Would this be true even if the two curves have a tangency constraint? Or does it depend on the curvature alone?

If the curves meet without a step change in direction, there will be no problem. That is, assuming that the follower radius is smaller than the radii of all concave curves that define the cam profile.

 

[magicfrog]

If the curves meet without a step change in direction, there will be no problem. That is, assuming that the follower radius is smaller than the radii of all concave curves that define the cam profile.

Then I would say that this is not the case since the follower diameter is slightly smaller than the master cam diameter. And certainly those small radii do not help to have a ‘continuous’ curve.

What if instead you wanted to draw the cam profile curve known as the torque curve with respect to the angle? Would it be sufficient to apply an inverse procedure?

Eventually, I could impose control points with desired torque values. For example, starting torque, ending torque and some points in between. From there, can I derive the cam point that returns this desired values to me? And finally connect everything with parametric curves?

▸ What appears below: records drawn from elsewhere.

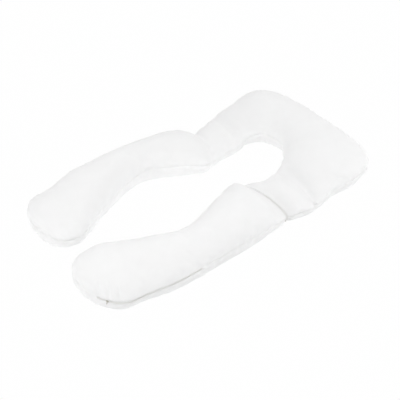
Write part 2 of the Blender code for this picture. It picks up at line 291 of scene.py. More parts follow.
# The cloth is cut a little larger than the filled shape, and the filling presses it out, so it
# puckers between its stitches and folds at the bends. Only the puckers are kept, not the swelling.
SPARE_CLOTH = 0.04
FILLING_PRESSURE = 4.0
CLOTH_STIFFNESS = 0.1
SETTLING_FRAMES = 20
PUCKER_SIZE = 0.040  # what is broader than this stays as it was cut
PUCKER_LIMIT = 0.0016
BROAD_TIMES = round(0.75 * (PUCKER_SIZE / STEP_ALONG) ** 2)  # smoothing that leaves only the rest
PUCKER_REACH = 0.070  # from a seam
MIDDLE_SHARE = 0.35  # what is left of them beyond that, where the cloth is tight
LYING = 0.004  # cloth lower than this lies on the floor
RISEN = 0.020  # and cloth higher than this is clear of it
TAPE_EDGE = 0.004  # from the joint to where its zip's tape goes under the cloth
JOINT_HOLD = 0.045  # and as far as the tape holds the cloth flat


def noise_over(points, size, amount):
    """Smooth noise from -amount to amount, in lumps of about this size."""
    flat = points.reshape(-1, points.shape[-1]) / size
    made = [noise.noise(Vector((*place, 0.0)[:3])) for place in flat.tolist()]
    return amount * np.array(made).reshape(points.shape[:-1])


def smoothstep(value, low, high):
    t = np.clip((value - low) / (high - low), 0.0, 1.0)
    return t * t * (3 - 2 * t)


def normals_over(points):
    """The outward direction at each point of a grid whose rows are closed rings."""
    along = np.gradient(points, axis=0)
    around = np.roll(points, -1, axis=1) - np.roll(points, 1, axis=1)
    normal = np.cross(along, around)
    normal /= np.maximum(np.linalg.norm(normal, axis=2), 1e-12)[:, :, None]
    out = (normal * (points - points.mean(axis=1, keepdims=True))).sum()
    return normal * np.sign(out)


def from_joint(points):
    """How far each point is from the joint's upright plane, and a metre on the far side."""
    inner, outer = np.array(JOINT_ROW[0:2]), np.array(JOINT_ROW[2:4])
    across = outer - inner
    square = np.array((-across[1], across[0])) / np.linalg.norm(across)
    return np.where(points[..., 1] < 0, abs((points[..., :2] - inner) @ square), 1.0)


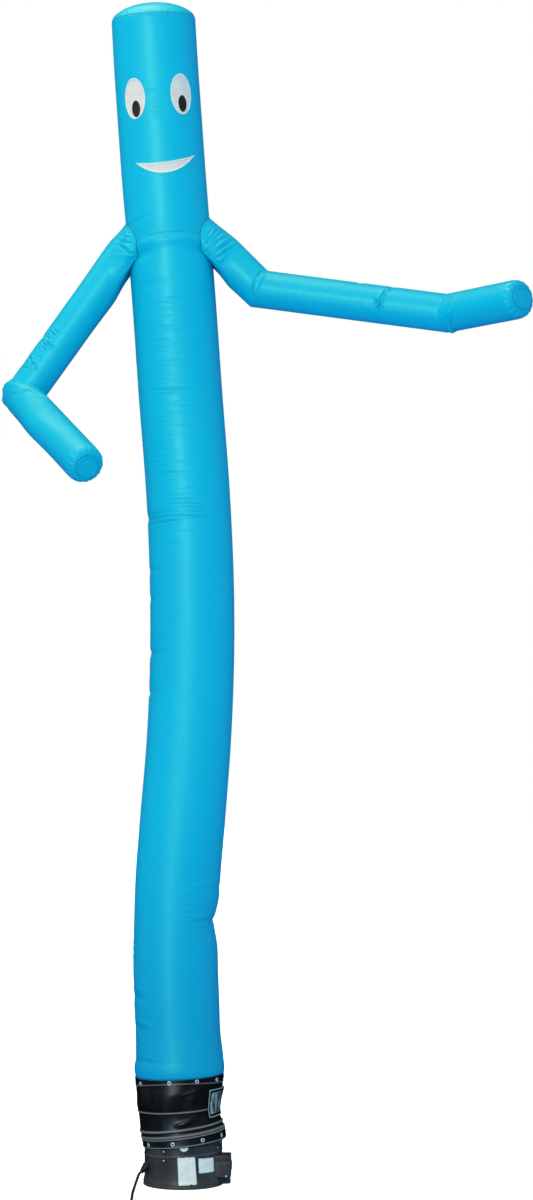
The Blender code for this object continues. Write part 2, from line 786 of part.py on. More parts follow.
def smooth_route(points, step):
    """A smooth curve through the route's points, read off at even steps."""
    points = [Vector(p) for p in points]
    ends = [2 * points[0] - points[1]] + points + [2 * points[-1] - points[-2]]
    fine = []
    for a, b, c, d in zip(ends, ends[1:], ends[2:], ends[3:]):
        for k in range(24):
            t = k / 24
            fine.append(
                0.5 * (2 * b + (c - a) * t + (2 * a - 5 * b + 4 * c - d) * t * t
                       + (3 * b - a - 3 * c + d) * t ** 3)
            )
    fine.append(points[-1])
    travelled = np.concatenate([[0], np.cumsum([(q - p).length for p, q in zip(fine, fine[1:])])])
    even = np.linspace(0, travelled[-1], round(travelled[-1] / step) + 1)
    fine = np.array(fine)
    return [Vector(np.interp(x, travelled, fine[:, axis]) for axis in range(3)) for x in even]


def make_cord(rubber):
    seat, direction = gland_line()
    leaves = seat + direction * (GLAND[-1][0] + GAP)
    points = smooth_route((leaves, leaves + direction * CORD_STRAIGHT, *CORD_ROUTE), CORD_STEP)
    curve = bpy.data.curves.new("cord", "CURVE")
    curve.dimensions = "3D"
    curve.bevel_depth = CORD_RADIUS
    curve.bevel_resolution = 2
    curve.use_fill_caps = True
    line = curve.splines.new("POLY")
    line.points.add(len(points) - 1)
    for place, point in zip(line.points, points):
        place.co = (*point, 1.0)
    finished("cord", curve, PART, rubber)


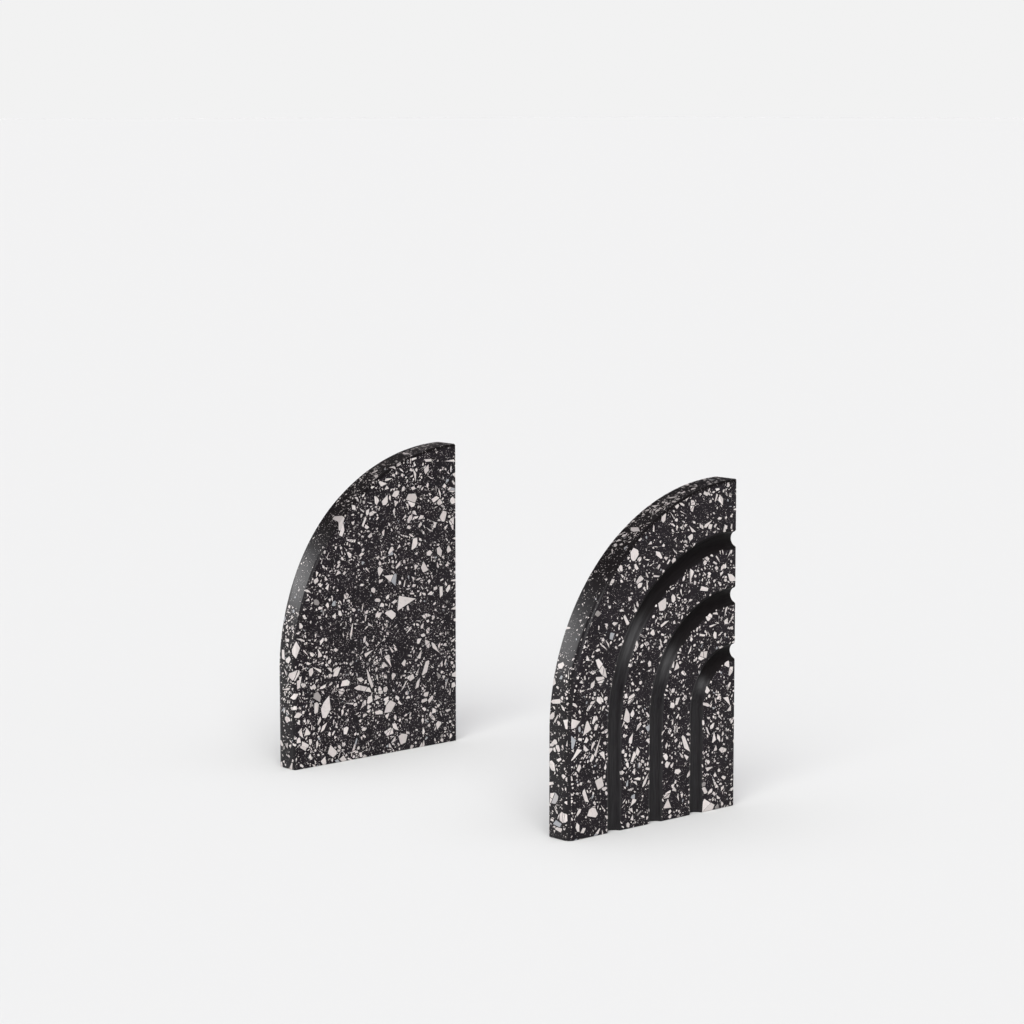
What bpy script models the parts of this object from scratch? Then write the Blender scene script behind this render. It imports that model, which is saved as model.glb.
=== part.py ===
"""A mirrored pair of cast terrazzo book ends.

Each block is a quarter arch: a straight leg that turns into a quarter circle and stops at a
flat cut. Pushed together cut to cut, the two blocks make one whole arch. Three round-bottomed
grooves follow the arch on the face that looks away from the books.

Frame: metres, +Z up. X runs along the row of books. The curved side of each block faces -Y
and its flat cut faces +Y. The origin lies on the shelf, midway between the two blocks and
halfway across their width.
"""
import math

import bmesh
import bpy
from mathutils import Matrix

# Driving dimensions.
ARCH_RADIUS = 0.101
BLOCK_HEIGHT = 0.147
BLOCK_THICKNESS = 0.013
ROW_LENGTH = 0.175

# Softened edges of the casting.
EDGE_RADIUS = 0.0012
EDGE_SEGMENTS = 2
EDGE_ANGLE = math.radians(30)

# Grooves: their centre lines are arches inside the outline, measured from the same centre.
GROOVE_COUNT = 3
INNER_GROOVE_RADIUS = 0.0242
GROOVE_PITCH = 0.0251
GROOVE_SECTION_RADIUS = 0.0040
GROOVE_DEPTH = 0.0031
GROOVE_OVERRUN = 0.006

# Facets of the round shapes.
ARC_SEGMENTS = 40
GROOVE_SECTION_RESOLUTION = 6
WELD_DISTANCE = 0.00001

# Worked out from the driving dimensions.
LEG_HEIGHT = BLOCK_HEIGHT - ARCH_RADIUS
CUT_Y = ARCH_RADIUS / 2
BLOCK_X = (ROW_LENGTH + BLOCK_THICKNESS) / 2

# Local X, Y, Z of an outline drawn flat become world Y, Z, X.
STAND_UPRIGHT = Matrix(((0, 0, 1), (1, 0, 0), (0, 1, 0))).to_4x4()

TERRAZZO_COLOUR = (0.035, 0.033, 0.037, 1.0)
TERRAZZO_ROUGHNESS = 0.35


def clear_scene():
    """Remove every object that the file opened with."""
    for old in list(bpy.data.objects):
        bpy.data.objects.remove(old, do_unlink=True)


def make_collection(name):
    """Add a collection to the scene."""
    collection = bpy.data.collections.new(name)
    bpy.context.scene.collection.children.link(collection)
    return collection


def make_terrazzo(name):
    """Honed black terrazzo."""
    material = bpy.data.materials.new(name)
    material.use_nodes = True
    surface = material.node_tree.nodes["Principled BSDF"]
    surface.inputs["Base Color"].default_value = TERRAZZO_COLOUR
    surface.inputs["Roughness"].default_value = TERRAZZO_ROUGHNESS
    surface.inputs["Metallic"].default_value = 0.0
    return material


def quarter_arch(radius, overrun=0.0):
    """Points (y, z) from the foot of the leg, up and over to the flat cut."""
    points = [(CUT_Y - radius, -overrun)]
    for step in range(ARC_SEGMENTS + 1):
        angle = math.pi / 2 * step / ARC_SEGMENTS
        y = CUT_Y - radius * math.cos(angle)
        z = LEG_HEIGHT + radius * math.sin(angle)
        points.append((y, z))
    if overrun > 0:
        points.append((CUT_Y + overrun, LEG_HEIGHT + radius))
    return points


def make_curve(name, points, closed):
    """A straight-segment curve through the points, drawn in its own XY plane."""
    curve = bpy.data.curves.new(name, 'CURVE')
    spline = curve.splines.new('POLY')
    spline.points.add(len(points) - 1)
    for point, (y, z) in zip(spline.points, points):
        point.co = (y, z, 0.0, 1.0)
    spline.use_cyclic_u = closed
    return curve


def curve_to_mesh(name, curve, x, collection):
    """Stand a curve upright at position x along the row and turn it into a closed mesh."""
    drawn = bpy.data.objects.new(name + "_curve", curve)
    collection.objects.link(drawn)
    drawn.matrix_world = Matrix.Translation((x, 0.0, 0.0)) @ STAND_UPRIGHT
    bpy.context.view_layer.update()
    evaluated = drawn.evaluated_get(bpy.context.evaluated_depsgraph_get())
    mesh = bpy.data.meshes.new_from_object(evaluated)
    matrix = drawn.matrix_world.copy()
    bpy.data.objects.remove(drawn, do_unlink=True)

    welded = bmesh.new()
    welded.from_mesh(mesh)
    bmesh.ops.remove_doubles(welded, verts=welded.verts, dist=WELD_DISTANCE)
    bmesh.ops.recalc_face_normals(welded, faces=welded.faces)
    welded.to_mesh(mesh)
    welded.free()

    mesh.shade_smooth()
    mesh.set_sharp_from_angle(angle=EDGE_ANGLE)
    solid = bpy.data.objects.new(name, mesh)
    collection.objects.link(solid)
    solid.matrix_world = matrix
    return solid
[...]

I guess that's what you do during design.

 

[Baluncore]

And certainly those small radii do not help to have a ‘continuous’ curve.

You must consider what happens on convex and concave parts of the profile. Small radii are OK on convex curves, but not on concave curves.

 

[Lnewqban]

Would this be true even if the two curves have a tangency constraint? Or does it depend on the curvature alone?

Angular velocity is the main limiting factor.

When spinning fast enough, real cams can make the follower float (unable to fully follow the contour or profile of the cam), because the spring force and inertia of the slidding assembly.

That problem occurs in addition to sudden accelerations and spiking forces and associate noise, vibration and wear, mentioned in post #14 above.

Please, see:
https://en.m.wikipedia.org/wiki/Valve_float

In the attached picture, please note how dramatic changes of profile are used in mechanisms intended for radially positioning shafts.